Binary Classification - Confusion Matrix

Binary Classification Models #

Binary classification is a type of supervised machine learning algorithm used to categorize observations into one of two classes (0 or 1). The goal is to use the model to predict the class of new observations based on some input features.

Two real world examples include: predicting whether a credit card transaction is fraudulent or determining if an e-mail is spam.

The most popular methods used for binary classification include logistic regression, decision trees, random forests, support vector machines, and neural networks. Each classifier has its own pros and cons; each better suited for particular use cases.

Confusion Matrix #

Regardless of which classifier you are using, a confusion matrix can be used to evaluate its performance.

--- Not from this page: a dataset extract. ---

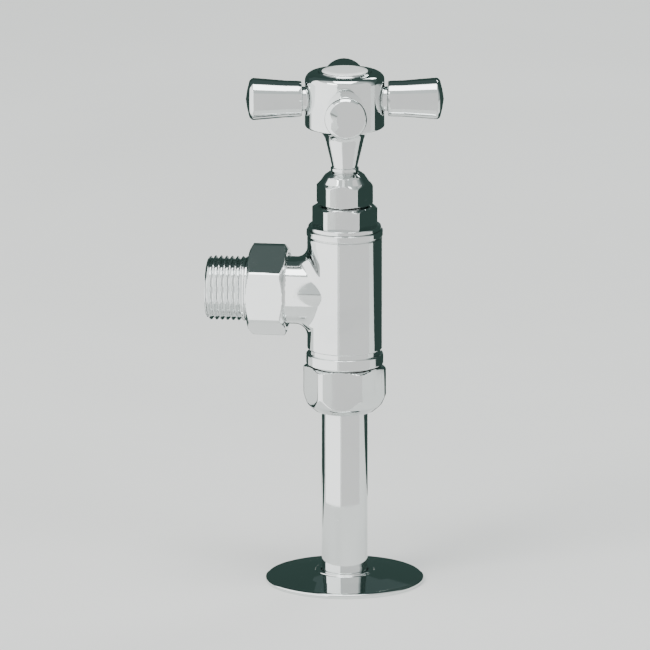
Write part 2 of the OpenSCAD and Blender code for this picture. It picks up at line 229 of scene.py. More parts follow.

A confusion matrix is broken into the following parameters (using a patient’s health as an example):

True Positive (TP): The patient is sick, and the model predicts the patient to be sick.
False Positive (FP): The patient is healthy, but the model wrongly predicts the patient to be sick.
True Negative (TN): The patient is healthy, and the model correctly predicts the patient to be healthy.
False Negative (FN): The patient is sick, but the model wrongly predicts the patient to be healthy.

After computing these four matrix values, we can calculate the model’s accuracy, recall, precision, and F-Score using the following formulas:

$Accuracy = \dfrac{TP + TN}{TP + FP + TN + FN}$

$Recall = \dfrac{TP}{TP + FN}$

$Precision = \dfrac{TP}{TP + FP}$

$FScore = 2 * \dfrac{Precision * Recall}{Precision + Recall}$

Accuracy #

Accuracy tells us how many times our model has correctly classified an item with respect to the total.

Recall (aka Sensitivity) #

Recall is also known as Sensitivity because as recall increases, the model becomes less and less accurate and begins to classify negative classes as positive.

Precision (aka Specificity) #

Precision is the accuracy calculated only for positive classes. It is also called specificity because it defines how sensitive the model is when there is the signal to be recognized. So it tells us how often we correctly classify an item when we classify it as positive.

Trade Offs Between Recall and Precision #

Both recall and precision range from values of 0 to 1. As a rule of thumb, the closer to 1, the “better” the model is. But unfortunately you can not have the best of both worlds - improving one comes as the expense of the other. Therefore:

A high precision model is conservative. Meaning, it may not recognize the class correctly, but when it does, we can be well assured that the answer is correct.
A high recall model is liberal. Meaning it may recognize a class much more often, but in doing so it tends to include a lot more of false positives.

F-Score #

The F-Score or F1 score combines precision and recall into one metrics to make it easier to evaluate. This is the harmonic mean of precision and recall and is one of the most common metrics for evaluating a binary classification model.

An increasing F1 score suggests the model has increased its performance for accuracy, recall, or both.